Graphiques 3 & 4: Taux de couverture d’intérêts et ratios de levier nets
Source: Bloomberg Q1 2024
Suite à cette performance et au resserrement des spreads, une grande partie du rendement des obligations de crédit provient désormais des taux et non des spreads de crédit. En effet, l’écart de rendement compensant les investisseurs du risque de crédit (risques de défaut et de migration et de liquidité), ne représentent en moyenne que 20% du rendement total d’une obligation «Investment Grade» en USD. Il faut remonter à 2007 pour retrouver des niveaux similaires.
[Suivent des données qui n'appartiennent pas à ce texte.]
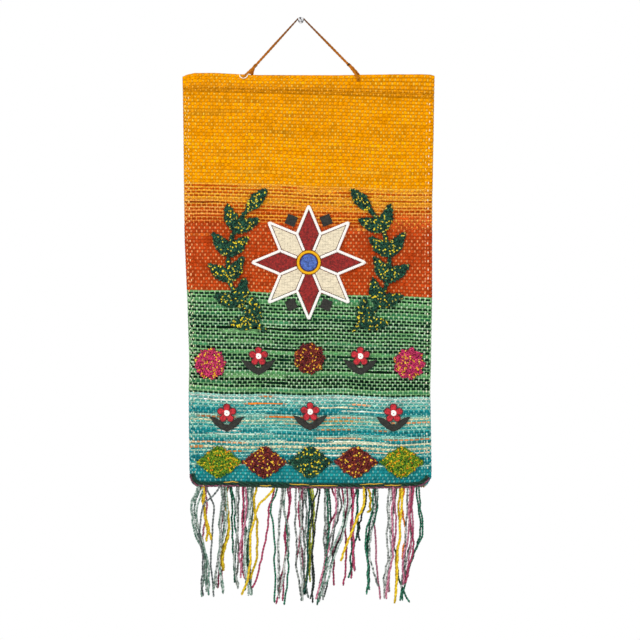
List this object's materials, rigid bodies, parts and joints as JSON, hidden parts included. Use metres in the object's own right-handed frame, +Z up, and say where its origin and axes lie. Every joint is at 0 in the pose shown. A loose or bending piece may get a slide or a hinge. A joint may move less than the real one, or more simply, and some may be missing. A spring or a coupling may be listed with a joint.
{
  "type": "jute wall hanging on a push pin",
  "caption": "Striped handwoven jute wall hanging with felt, cord and yarn pile applique, a couched hem and a loose yarn fringe, hung by a twisted cord from a push pin.",
  "frame": {"origin": "on the wall plane, at the middle of the push pin that holds the hanging cord", "axes": "+Z up the wall, -Y out of the wall towards the viewer, +X to the viewer's right"},
  "size_m": [0.3802, 0.0253, 0.8898],
  "materials": {
    "woven_jute": "handwoven dyed jute, matt",
    "hem_yarn": "couched dark green and magenta yarns",
    "fringe_yarn": "loose twisted yarns of many colours",
    "jute_cord": "dyed twisted jute cord",
    "clear_plastic": "clear moulded plastic on a steel needle",
    "red_felt": "pressed wool felt",
    "black_felt": "pressed wool felt",
    "blue_felt": "pressed wool felt",
    "cream_burlap": "undyed plain woven burlap",
    "white_cord": "couched white cotton cord",
    "yellow_cord": "couched yellow cord",
    "green_pile": "stitched yarn pile, dark green with yellow flecks",
    "olive_pile": "stitched yarn pile, olive with yellow flecks",
    "magenta_pile": "stitched yarn pile, magenta with orange flecks",
    "maroon_pile": "stitched yarn pile, maroon with yellow flecks"
  },
  "bodies": {
    "root": {"cloth": "woven_jute", "hem_yarns": "hem_yarn", "fringe": "fringe_yarn", "push_pin": "clear_plastic", "cord": "jute_cord", "cord_tail_left": "jute_cord", "cord_tail_right": "jute_cord", "star_diamond_1": "red_felt", "star_diamond_2": "cream_burlap", "star_diamond_3": "red_felt", "star_diamond_4": "cream_burlap", "star_diamond_5": "red_felt", "star_diamond_6": "cream_burlap", "star_diamond_7": "red_felt", "star_diamond_8": "cream_burlap", "star_cords": "white_cord", "star_ring": "yellow_cord", "star_middle": "blue_felt", "gem_1": "black_felt", "gem_2": "black_felt", "gem_3": "black_felt", "gem_4": "black_felt", "wreath_left": "green_pile", "wreath_right": "green_pile", "rosette_left": "magenta_pile", "rosette_middle": "maroon_pile", "rosette_right": "magenta_pile", "foot_diamond_1": "olive_pile", "foot_diamond_2": "maroon_pile", "foot_diamond_3": "green_pile", "foot_diamond_4": "maroon_pile", "foot_diamond_5": "olive_pile", "flower_leaves_1": "black_felt", "flower_petals_1": "red_felt", "flower_middle_1": "white_cord", "flower_leaves_2": "black_felt", "flower_petals_2": "red_felt", "flower_middle_2": "white_cord", "flower_leaves_3": "black_felt", "flower_petals_3": "red_felt", "flower_middle_3": "white_cord", "flower_leaves_4": "black_felt", "flower_petals_4": "red_felt", "flower_middle_4": "white_cord", "flower_leaves_5": "black_felt", "flower_petals_5": "red_felt", "flower_middle_5": "white_cord"}
  },
  "joints": []
}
Graphique 5: Spread en pourcentage du rendement total
Source: Bloomberg 30.07.2024
Le marché semble avoir ignoré ces éléments, porté par le faible niveau d’émissions primaires sur le marché High Yield depuis 2023 et par le niveau élevé de cash des gérants High Yield. Cependant, les acteurs du marché font une distinction entre les actifs selon leur qualité. En effet, même s’il est vrai que les spreads des segments BBB (132 pdb en Europe, 115 pdb aux Etats-Unis) et BB (259 pdb et 211 pdb) ainsi que le segment B aux Etats-Unis (314 pdb) traitent proches de leurs plus bas historiques, ce n’est pas le cas des segments B en Europe (458 pdb) et CCC (1172 pdb et 824 pdb), qui reflètent une probabilité de défaut élevée et des difficultés de refinancement.
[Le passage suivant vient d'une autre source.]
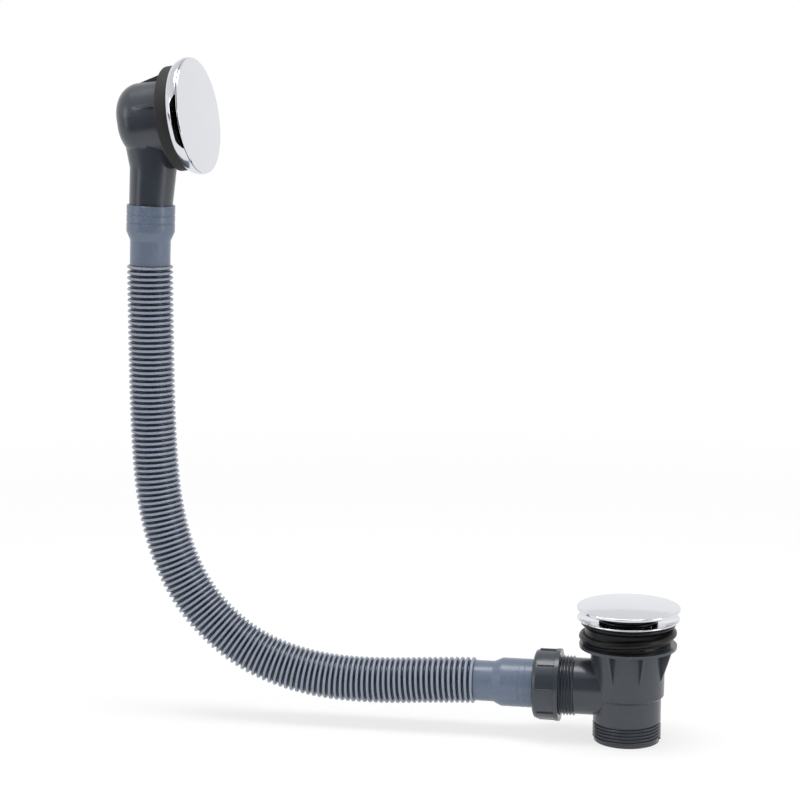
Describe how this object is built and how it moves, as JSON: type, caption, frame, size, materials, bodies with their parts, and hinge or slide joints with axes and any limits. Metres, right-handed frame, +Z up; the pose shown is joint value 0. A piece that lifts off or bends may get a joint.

Graphique 6: Ecart de rendement du High Yield américain (en %) et récession américaine
Sources: Bloomberg, NBER, GAMA
Ainsi, si l’on examine une obligation High Yield en USD aujourd'hui, l’écart de rendement de 3% avant prise en compte des taux de défaut compense à peine le taux de défaut historique du High Yield d’environ 3,93% (selon les moyennes historiques de S&P depuis 1981). De plus, si l’écart de rendement revenait à son niveau moyen de 5,2%, l'impact négatif sur le prix serait d’environ 8 à 10%, en prenant en compte une maturité moyenne d'environ 5 ans, sans inclure les défauts. En cas de récession, si l’écart moyen grimpait au minimum du pic des trois dernières récessions, soit 890 points de base, la baisse de prix serait d’environ 25 %, toujours sans inclure les défauts. Cette baisse ne serait que partiellement compensée par la probable réduction des taux hors risque. Le calcul est nettement plus favorable pour les obligations «Investment Grade», car la composante des taux hors risque pourrait alors plus que compenser l’élargissement des spreads.
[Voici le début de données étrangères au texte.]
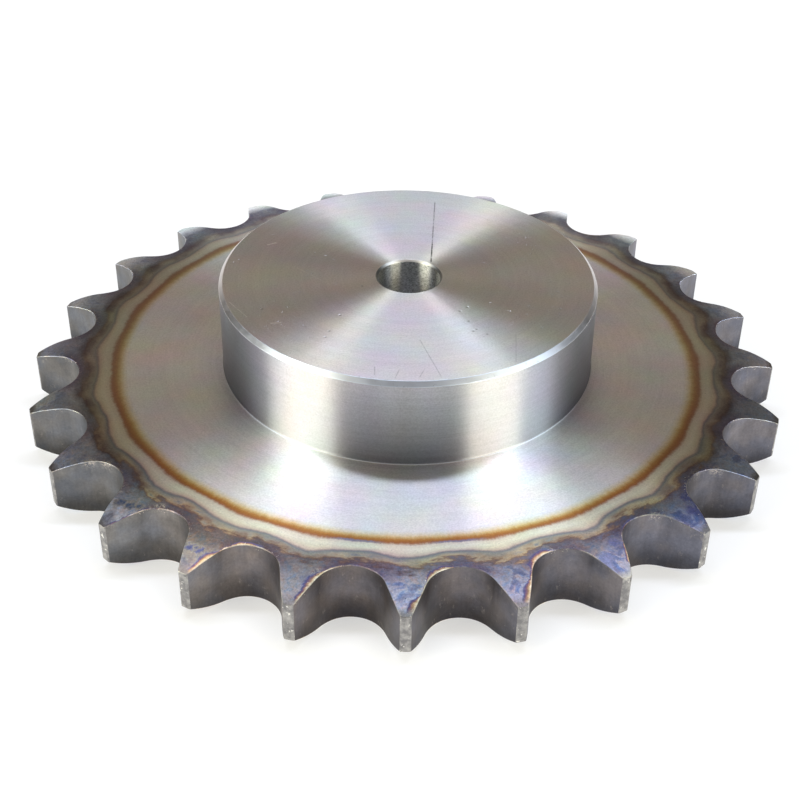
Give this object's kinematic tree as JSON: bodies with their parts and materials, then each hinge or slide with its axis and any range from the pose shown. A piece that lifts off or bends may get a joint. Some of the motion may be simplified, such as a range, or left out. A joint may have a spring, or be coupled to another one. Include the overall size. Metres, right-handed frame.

Le crédit High Yield présente donc une image peu séduisante: les crédits de moindre qualité peinent à se refinancer, présentent un risque de défaut élevé et une asymétrie défavorable en termes de prix. Les crédits de meilleure qualité, quant à eux, se traitent à des niveaux de valorisation élevés, mais offrent une asymétrie plus attrayante compte tenu du rendement hors risque. Dans ce contexte, une approche d'analyse crédit «bottom-up» permet de mieux équilibrer les risques de crédit, bien qu'elle ne puisse compenser entièrement les éventuels chocs de marché.